With write to one Region and write to your Region modes, you must make sure all writes to the active Region have been fully recorded, stream processed, and globally propagated before starting writes in the new active Region. This is necessary to ensure that future writes are against the latest version of the data.

Let’s say that Region A is active and Region B is passive (either for the full table or for items that are homed in Region A). The typical mechanism to perform an evacuation is to pause write operations to A, wait long enough for those operations to have fully propagated to B, update the architecture stack to recognize B as active, and then resume write operations to B. There is no metric to indicate with absolute certainty that Region A has fully replicated its data to Region B. If Region A is healthy, pausing write operations to Region A and waiting 10 times the recent maximum value of the ReplicationLatency metric would typically be sufficient to determine that replication is complete. If Region A is unhealthy and shows other areas of increased latencies, you would choose a larger multiple for the wait time.

Evacuating an offline Region

There’s a special case to consider: what if Region A went fully offline without notice? This is extremely unlikely, but is still prudent to consider. If this happens, any write operations in Region A that were not yet propagated are held and propagated after Region A comes back online. The write operations aren’t lost, but their propagation is indefinitely delayed.

How to proceed in this event is the application’s decision. For business continuity, write operations might need to proceed to the new primary Region B. However, if an item in Region B receives an update while there is a pending propagation of a write operation for that item from Region A, the propagation is suppressed under the last writer wins model. Any update in Region B might suppress an incoming write request.

With the write to any Region mode, reads and writes can continue in Region B, trusting that the items in Region A will propagate to Region B eventually and recognizing the potential for missing items until Region A comes back online. When possible, you should consider replaying recent write traffic (for example, by using an upstream event source) to fill in the gap of any potentially missing write operations and let the last writer wins conflict resolution suppress the eventual propagation of the incoming write operation.

With the other write modes, you have to consider the degree to which work can continue with a slightly out-of-date view of the world. Some small duration of write operations, as tracked by ReplicationLatency, will be missing until Region A comes back online. Can business move forward? In some use cases it can, but in others it might not without additional mitigation mechanisms.

For example, imagine you need to maintain an available credit balance without interruption even after Region failure. You could split the balance into two different items, one homed in Region A and one in Region B, each starting with half the available balance. This would use the write to your Region mode. Transactional updates processed in each Region would write against the local copy of the balance. If Region A goes fully offline, work could still proceed with transaction processing in Region B, and write operations would be limited to the balance portion held in Region B. Splitting the balance like this introduces complexities when the balance gets low or the credit has to be rebalanced, but it does provide one example of safe business recovery even with uncertain pending write operations.

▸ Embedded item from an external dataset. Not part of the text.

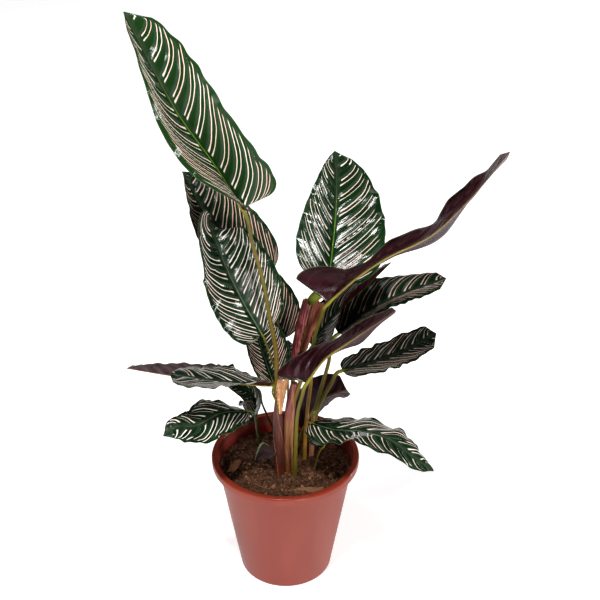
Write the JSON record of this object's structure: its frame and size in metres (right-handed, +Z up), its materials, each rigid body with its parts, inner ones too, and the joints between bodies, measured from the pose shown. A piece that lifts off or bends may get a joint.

As another example, imagine you’re capturing web form data. You can use Optimistic Concurrency Control (OCC) to assign versions to data items and embed the latest version into the web form as a hidden field. On each submit, the write operation succeeds only if the version in the database still matches the version that the form was built against. If the versions don’t match, the web form can be refreshed (or carefully merged) based on the current version in the database, and the user can proceed again. The OCC model usually protects against another client overwriting and producing a new version of the data, but it can also help during failover where a client might encounter older versions of data.

Let’s imagine that you’re using the timestamp as the version. Let’s say that the form was first built against Region A at 12:00 but (after failover) tries to write to Region B and notices that the latest version in the database is 11:59. In this scenario, the client can either wait for the 12:00 version to propagate to Region B and then write on top of that version, or build on 11:59 and create a new 12:01 version (which, after writing, would suppress the incoming version after Region A recovers).

As a final example, a financial services company holds data about customer accounts and their financial transactions in a DynamoDB database. In the event of a complete Region A outage, they wanted to make sure that any write activity related to their accounts was either fully available in Region B, or wanted to quarantine their accounts as known partial until Region A came back online. Instead of pausing all business, they decided to pause business only to the tiny fraction of accounts that they determined had unpropagated transactions. To achieve this, they used a third Region, which we will call Region C. Before they processed any write operations in Region A, they placed a succinct summary of those pending operations (for example, a new transaction count for an account) in Region C. This summary was sufficient for Region B to determine if its view was fully up to date. This action effectively locked the account from the time of writing in Region C until Region A accepted the write operations and Region B received them. The data in Region C wasn’t used except as part of a failover process, after which Region B could cross-check its data with Region C to check if any of its accounts were out of date. Those accounts would be marked as quarantined until the Region A recovery propagated the partial data to Region B.

If Region C were to fail, a new Region D could be spun up for use instead. The data in Region C was very transient, and after a few minutes Region D would have a sufficiently up-to-date record of the in-flight write operations to be fully useful. If Region B were to fail, Region A could continue accepting write requests in cooperation with Region C. This company was willing to accept higher latency writes (to two Regions: C and then A) and was fortunate to have a data model where the state of an account could be succinctly summarized.